Lessons I have learned on the residency interview trail thus far:
⁃ TSA Pre-Check is amazing: I went through the approval process back in January and it was honestly some of the best money I have spent. It allows me to pass through security a bit faster, without having to remove my shoes or belt, leave my laptop and liquids inside my carry-on, and frankly just have an easier time with it. I ended up getting Global Entry, a program which allows expedited customs when entering the U.S. Global Entry costs $100 and automatically confers TSA Pre-Check, while TSA Pre-Check alone costs $85.
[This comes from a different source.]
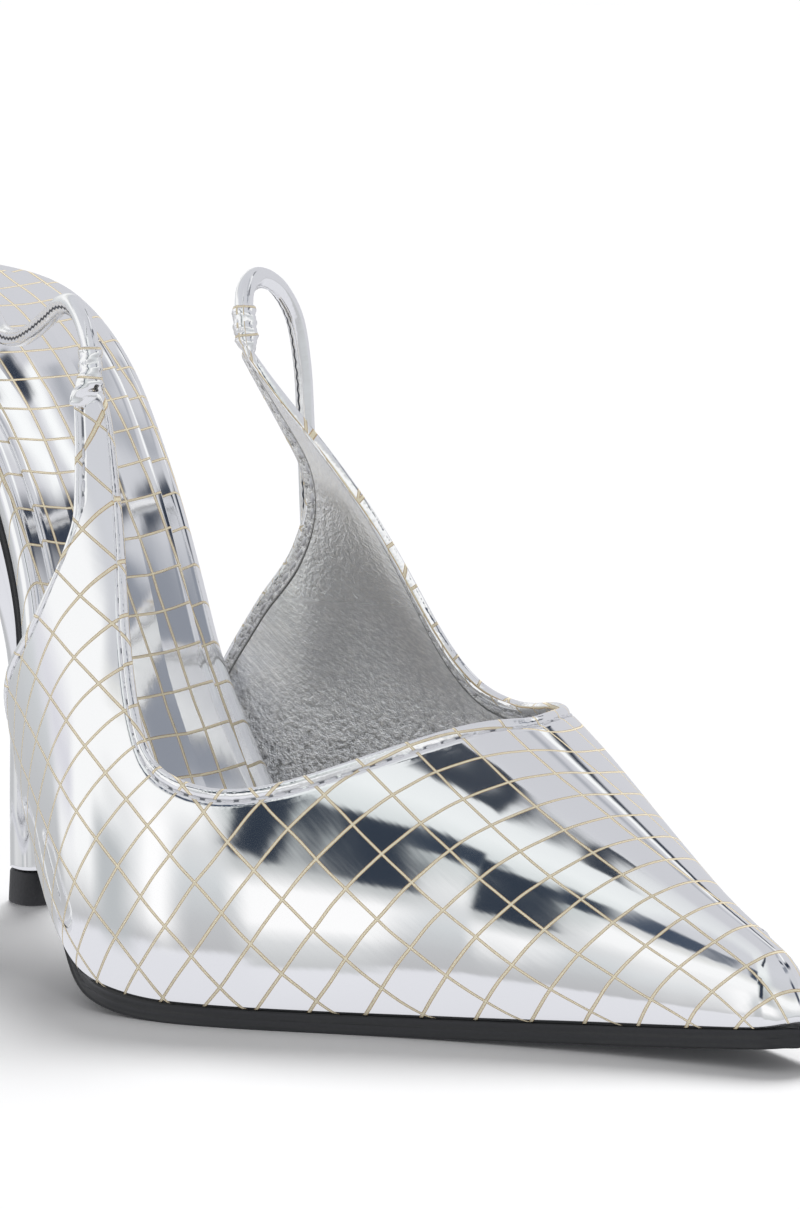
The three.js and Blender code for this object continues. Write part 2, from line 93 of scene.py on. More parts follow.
LAST_COLUMNS = ["along", "seat", "ball", "centre", "lift", "spring", "rise", "crest", "square"]
LAST_ROWS = [
    (0, 0.482, 0, 0, 1, 0, 1, 0, 2.4),
    (0.12, 0.5, 0, 0, 0.93, 0, 0.92, 0, 2.4),
    (0.216, 0.444, 0, 0.03, 0.796, 0, 0.86, 0, 2.4),
    (0.266, 0.21, 0.134, 0, 0.68, 0, 0.86, 0, 2.4),
    (0.323, 0.08, 0.222, -0.08, 0.502, 0, 0.91, 0, 2.4),
    (0.361, 0, 0.305, -0.2, 0.374, 0, 0.95, 0, 2.4),
    (0.431, 0, 0.36, -0.25, 0.174, 0, 1, 0.03, 2.4),
    (0.483, 0, 0.431, -0.18, 0.072, 0, 0.985, 0.05, 2.4),
    (0.539, 0, 0.505, -0.03, 0.015, 0, 0.9, 0.065, 2.35),
    (0.591, 0, 0.513, 0.14, 0, 0, 0.79, 0.09, 2.3),
    (0.647, 0, 0.472, 0.31, 0, 0, 0.685, 0.14, 2.25),
    (0.7, 0, 0.4, 0.465, 0, 0, 0.6, 0.195, 2.25),
    (0.754, 0, 0.319, 0.595, 0, 0.05, 0.515, 0.243, 2.25),
    (0.813, 0, 0.239, 0.709, 0, 0.175, 0.405, 0.285, 2.25),
    (0.862, 0, 0.174, 0.796, 0, 0.325, 0.312, 0.325, 2.25),
    (0.916, 0, 0.111, 0.874, 0, 0.525, 0.215, 0.362, 2.2),
    (0.957, 0, 0.069, 0.937, 0, 0.725, 0.148, 0.392, 2.2),
    (0.984, 0, 0.044, 0.981, 0, 0.875, 0.102, 0.41, 2.2),
    (1, 0, 0.034, 1, 0, 1, 0.067, 0.42, 2.2),
]

UPPER_COLUMNS = ["side", "foot", "foot_up", "top", "top_up"]
UPPER_ROWS = [
    (-1, 0.366, 0, 0.422, 0.575),
    (-1, 0.385, 0, 0.43, 0.64),
    (-1, 0.41, 0, 0.442, 0.668),
    (-1, 0.445, 0, 0.483, 0.606),
    (-1, 0.485, 0, 0.516, 0.545),
    (-1, 0.53, 0, 0.552, 0.425),
    (-1, 0.573, 0, 0.583, 0.325),
    (-1, 0.623, 0, 0.621, 0.333),
    (-1, 0.686, 0, 0.661, 0.39),
    (-1, 0.76, 0, 0.699, 0.509),
    (-1, 0.86, 0, 0.73, 0.67),
    (-1, 0.95, 0, 0.748, 0.83),
    (-1, 1, 0, 0.756, 0.94),
    (1, 1, 1, 0.758, 1),
    (1, 1, 0, 0.754, 0.92),
    (1, 0.95, 0, 0.745, 0.82),
    (1, 0.86, 0, 0.725, 0.69),
    (1, 0.76, 0, 0.685, 0.56),
    (1, 0.686, 0, 0.645, 0.46),
    (1, 0.623, 0, 0.608, 0.395),
    (1, 0.573, 0, 0.575, 0.372),
    (1, 0.53, 0, 0.549, 0.415),
    (1, 0.485, 0, 0.531, 0.53),
    (1, 0.445, 0, 0.508, 0.69),
    (1, 0.405, 0, 0.455, 0.785),
    (1, 0.38, 0, 0.436, 0.755),
    (1, 0.352, 0, 0.42, 0.66),
]

HOLLOW_COLUMNS = ["up", "forward"]
HOLLOW_ROWS = [(0, 0), (0.2, 0.02), (0.5, 0.05), (0.66, 0.056), (0.79, 0.052), (0.89, 0.032), (1, 0)]

HEEL_COLUMNS = ["rise", "back", "front", "width", "square"]
HEEL_ROWS = [
    (0, 0, 0, 0, 2.5),
    (0.15, -0.02, 0.12, 0.012, 2.4),
    (0.28, -0.05, 0.32, 0.03, 2.3),
    (0.43, -0.09, 0.85, 0.105, 2.2),
    (0.56, -0.02, 1.1, 0.217, 2.2),
    (0.65, 0.11, 1.15, 0.34, 2.2),
    (0.74, 0.32, 1.15, 0.5, 2.25),
    (0.86, 0.69, 1.12, 0.77, 2.3),
    (0.94, 0.9, 1.06, 0.94, 2.35),
    (1, 1, 1, 1, 2.4),
]

# %% [markdown]
# ## From the heel's axis to the frame
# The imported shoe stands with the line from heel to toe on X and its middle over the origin. One turn and
# one shift take a point of the last there. The turn follows from the toe's swing, and the shift from
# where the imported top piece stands.

# %% Place points in the frame
SWING = math.atan2(TOE_SWING, LAST_LENGTH)
TURN = Matrix.Rotation(-SWING, 3, "Z")
pin_low, pin_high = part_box("heel_top_piece")
SHIFT = (pin_low + pin_high) / 2 - TURN @ Vector((PIN_PLACE, 0, 0)) * MM
SHIFT.z = 0


def place(points):
    """Points of the heel's axis, in millimetres, as points of the frame, in metres."""
    return np.asarray(points, float) @ np.array(TURN).T * MM + np.array(SHIFT)


print("The heel's back stands at", [round(value, 4) for value in SHIFT])

# %% [markdown]
# ## The camera
# The photograph was taken with a long lens, a little above the shoe and from its outer front. The lens is
# given by how many picture lines one millimetre covers at the point that the camera aims at.

# %% Camera
AZIMUTH = math.radians(54.14)
ELEVATION = math.radians(8.885)
ROLL = math.radians(-0.663)
DISTANCE = 766.5
AIM = (155.8, 0, 69.6)
LINES_PER_MM = 6.113
PICTURE_LINES = 1209
SENSOR = 36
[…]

⁃ I am tired. Traveling across time zones is not an easy task, particularly in the evenings and early mornings. There have absolutely been times when I almost fell asleep standing up at the resident dinners because of this. My suggestion is to try to sleep whenever possible – on the plane if you can but definitely consider napping in between your arrival to the city and the resident dinner. On a similar vein, try not to schedule 6am flights, because they could entail waking up around 2-3am and I never thought I’d consider surgery hours as sleeping in.
⁃ Because of ACGME requirements, a lot of programs within the same specialty do similar things. Nevertheless, each program has its own flavor and definite vibe. Pay attention to this during the interview to see where you’d best fit in.
⁃ It’s a lot of fun to meet all of the other applicants and residents at your programs, but you will not remember their names for the most part (at the moment, I’m struggling to remember what day of the week it is let alone any names). So, if you really connect with a resident, write down their info immediately so you can easily contact them later with questions.
⁃ Write down program info right after finishing the interview because everything is blurring together at this point. I try to write down some notes while waiting at the airport for my return flight to jog my memory later. Another option I’ve heard of is to speak into your phone and record a voice memo (that way, your thoughts are even more unscripted without the automatic censoring that occurs when your thoughts go faster than your fingers).
⁃ Similarly, write your thank-you notes as soon after the interview as possible. With 3-5 interviews at each program, the notes can pile up quickly and it’s harder to remember what you actually discussed even the next day.
⁃ You will be fed, a lot and often. Honestly, it’s a lot more food than I’m used to eating in a day, let alone multiple days per week. Interview suits tend to feel progressively tighter during the interview season so plan accordingly when choosing your outfit.
Despite the increasing fatigue, I am really enjoying the process. And, I’m getting a lot of time to work on my Christmas present for my grandmother – embroidering gingerbread houses to combine into a quilt. I’m certainly making good progress during all my layovers 🙂 My mom came with me on this trip, so we both worked on our needlework while flying!